HeartMuLa: A Family of Open Sourced Music Foundation Models

Dongchao Yang,Yuxin Xie,Yuguo Yin,Zheyu Wang,Xiaoyu Yi,Gongxi Zhu,Xiaolong Weng,Zihan Xiong,Yingzhe Ma,Dading Cong,Jingliang Liu,Zihang Huang,Jinghan Ru,Rongjie Huang,Haoran Wan,Peixu Wang,Kuoxi Yu,Helin Wang,Liming Liang,Xianwei Zhuang,Yuanyuan Wang, Dingdong, Wang,Haohan Guo,Junjie Cao,Zeqian Ju,Songxiang Liu,Yuewen Cao,Heming Weng,Yuexian Zou

We present a family of open-source Music Foundation Models designed to advance large-scale music understanding and generation across diverse tasks and modalities. Our framework consists of four major components: (1) HeartCLAP, an audio-text alignment model; (2) HeartTranscriptor, a robust lyric recognition model optimized for real-world music scenarios; and (3) HeartCodec, a low-frame-rate (12.5 Hz) yet high-fidelity music codec tokenizer that captures long-range musical structure while preserving fine-grained acoustic details and enabling efficient autoregressive modeling; (4) HeartMuLa, an LLM-based song generation model capable of synthesizing high-fidelity music under rich, user-controllable conditions (e.g., textual style descriptions, lyrics, and reference audio). In addition, it provides two specialized modes: (i) fine-grained musical attribute control, which allows users to specify the style of different song sections (e.g., intro, verse, chorus) using natural language prompts; and (ii) short, engaging music generation, which is suitable as background music for short videos. Lastly, HeartMuLa improves significantly when scaled to 7B parameters. For the first time, we show that a Suno-level, commercial-grade system can be reproduced using academic-scale data and GPU resources. We expect these foundation models to serve as strong baselines for future research and to facilitate practical applications in multimodal content production.
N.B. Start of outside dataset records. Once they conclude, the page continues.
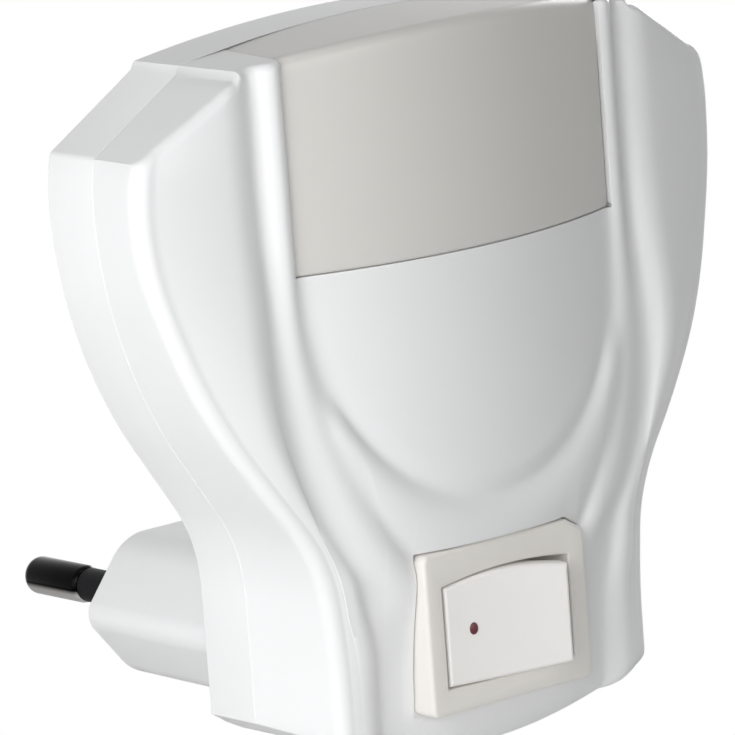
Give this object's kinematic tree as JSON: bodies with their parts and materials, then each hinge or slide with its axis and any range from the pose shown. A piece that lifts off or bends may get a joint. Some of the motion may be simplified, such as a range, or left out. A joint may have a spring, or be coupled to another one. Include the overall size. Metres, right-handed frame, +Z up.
{
  "type": "plug-in night light",
  "caption": "Flat shield-shaped night light on a two-pin plug body, with a milky lens wrapped over the top and a rocker switch set below it.",
  "frame": {"origin": "middle of the plug's engagement face, midway between the two pins", "axes": "+Y points out of the plug face into the wall socket, +Z up, +X to the right when the front is seen from the room"},
  "size_m": [0.0756, 0.0678, 0.0738],
  "materials": {
    "housing": "cool white moulded plastic, soft gloss",
    "lens": "milky translucent",
    "frame": "cream moulded plastic",
    "rocker": "warm white moulded plastic",
    "plunger": "moulded",
    "pin_metal": "nickel-plated brass, mirror",
    "sleeve": "black moulded sleeve",
    "steel": "zinc-plated",
    "brass": "stamped",
    "copper_alloy": "stamped",
    "board": "solder mask",
    "led": "clear epoxy",
    "black_part": "moulded",
    "film_part": "dipped",
    "lead_brown": "flexible insulation",
    "lead_blue": "flexible insulation"
  },
  "bodies": {
    "housing": {"back_housing": "housing", "front_cover": "housing", "lens": "lens", "live_pin": "pin_metal", "neutral_pin": "pin_metal", "live_sleeve": "sleeve", "neutral_sleeve": "sleeve", "pin_retainer": "housing", "retainer_screw": "steel", "switch_frame": "frame", "common_terminal": "brass", "load_terminal": "brass", "receptacles": "brass", "circuit_board": "board", "board_screws": "steel", "leds": "led", "rectifier": "black_part", "smoothing_capacitor": "black_part", "dropper_capacitor": "film_part", "resistors": "film_part", "live_lead": "lead_brown", "switched_lead": "sleeve", "neutral_lead": "lead_blue"},
    "rocker_body": {"rocker": "rocker", "plunger": "plunger", "plunger_spring": "steel"},
    "contact_body": {"contact_arm": "copper_alloy"}
  },
  "joints": [
    {"name": "rocker_switch", "type": "hinge", "parent": "housing", "child": "rocker_body", "pos_m": [0, -0.04175, 0.0016], "axis": [0, 0, 1], "range_deg": [0, 20]},
    {"name": "contact_seesaw", "type": "hinge", "parent": "housing", "child": "contact_body", "pos_m": [0, -0.03425, 0.0016], "axis": [0, 0, 1], "range_deg": [-16, 0]}
  ],
  "couplings": [
    {"joint": "contact_seesaw", "follows": "rocker_switch", "ratio": -0.8}
  ]
}
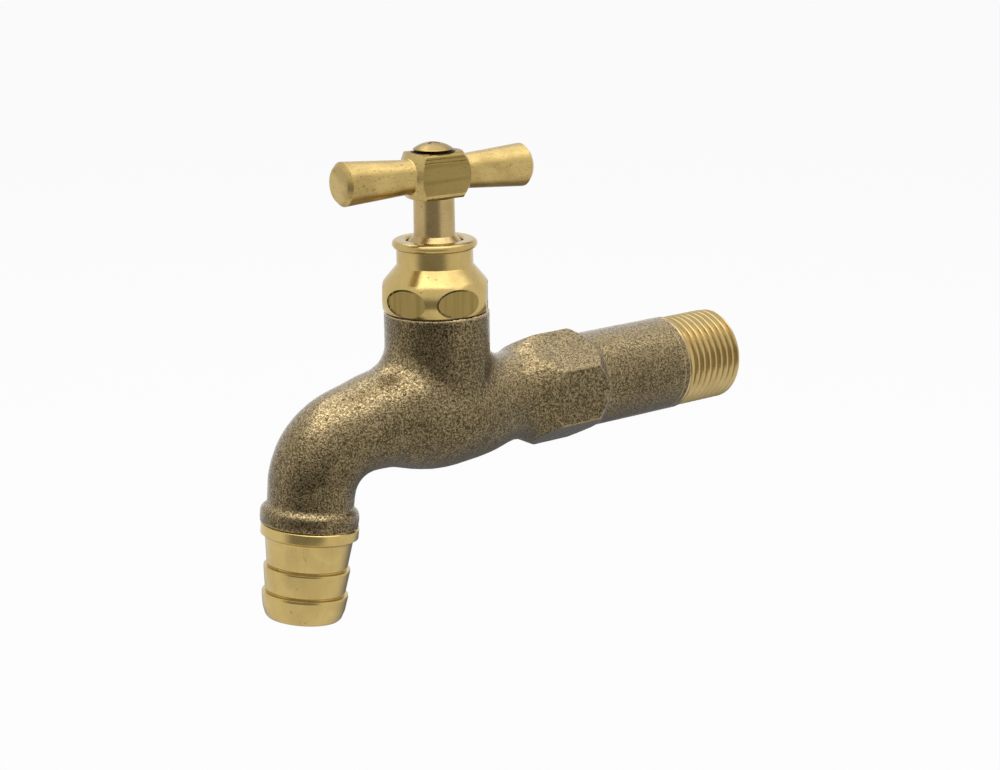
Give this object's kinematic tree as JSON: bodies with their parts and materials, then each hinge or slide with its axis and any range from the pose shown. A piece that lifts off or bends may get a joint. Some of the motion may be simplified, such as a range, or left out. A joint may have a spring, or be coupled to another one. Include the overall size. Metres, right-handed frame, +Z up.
{
  "type": "long-body tap",
  "caption": "Long-body wall tap with a T-handle, a rising stem, a downturned spout with a barbed hose nozzle, and a long threaded tail for a wall outlet.",
  "frame": {"origin": "on the inlet thread's axis, in its gauge plane, 8.2 mm in from the threaded end", "axes": "+X along the inlet and out of its threaded end; +Z up along the valve stem; the spout leans down toward -X and -Z"},
  "size_m": [0.1266, 0.0246, 0.0981],
  "materials": {
    "cast_brass": "sand-cast and shot-blasted, dull brown-gold",
    "turned_brass": "turned bright",
    "stem_brass": "turned bright, slightly redder alloy",
    "black_rubber": "moulded",
    "fibre": "dark vulcanised fibre"
  },
  "bodies": {
    "tap_body": {"body": "cast_brass", "bonnet": "turned_brass", "bonnet_gasket": "fibre", "hose_nozzle": "turned_brass", "nozzle_gasket": "black_rubber"},
    "valve_disc": {"jumper_valve": "stem_brass", "seat_washer": "black_rubber", "washer_nut": "stem_brass"},
    "spindle": {"stem": "stem_brass", "stem_oring_lower": "black_rubber", "stem_oring_upper": "black_rubber", "handle": "turned_brass", "handle_screw": "turned_brass"}
  },
  "joints": [
    {"name": "valve_lift", "type": "slide", "parent": "tap_body", "child": "valve_disc", "axis": [0, 0, 1], "range_m": [0, 0.005]},
    {"name": "handle_turn", "type": "hinge", "parent": "valve_disc", "child": "spindle", "pos_m": [-0.0736, 0, 0.0516], "axis": [0, 0, 1], "range_deg": [0, 900]}
  ],
  "couplings": [
    {"joint": "valve_lift", "follows": "handle_turn", "m_per_rad": 0.00031831}
  ]
}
翻译：本文介绍了一个开源音乐基础模型家族，旨在推动跨任务与跨模态的大规模音乐理解与生成。该框架包含四个核心组件：(1) HeartCLAP，一种音频-文本对齐模型；(2) HeartTranscriptor，专为真实音乐场景优化的鲁棒歌词识别模型；(3) HeartCodec，一种低帧率（12.5 Hz）高保真音乐编解码分词器，能够在保留细粒度声学细节的同时捕捉长程音乐结构，并支持高效的自回归建模；(4) HeartMuLa，一种基于大语言模型的歌曲生成模型，能够在丰富且用户可控的条件下（如文本风格描述、歌词及参考音频）合成高保真音乐。此外，该模型提供两种专用模式：(i) 细粒度音乐属性控制，允许用户通过自然语言提示指定歌曲不同段落（如前奏、主歌、副歌）的风格；(ii) 简短悦耳的音乐生成，适用于短视频背景音乐。最后，当模型规模扩展至70亿参数时，HeartMuLa性能显著提升。我们首次证明，利用学术规模的数据与GPU资源即可复现达到Suno级别的商用系统。我们期望这些基础模型能为未来研究提供有力基准，并促进多模态内容生产的实际应用。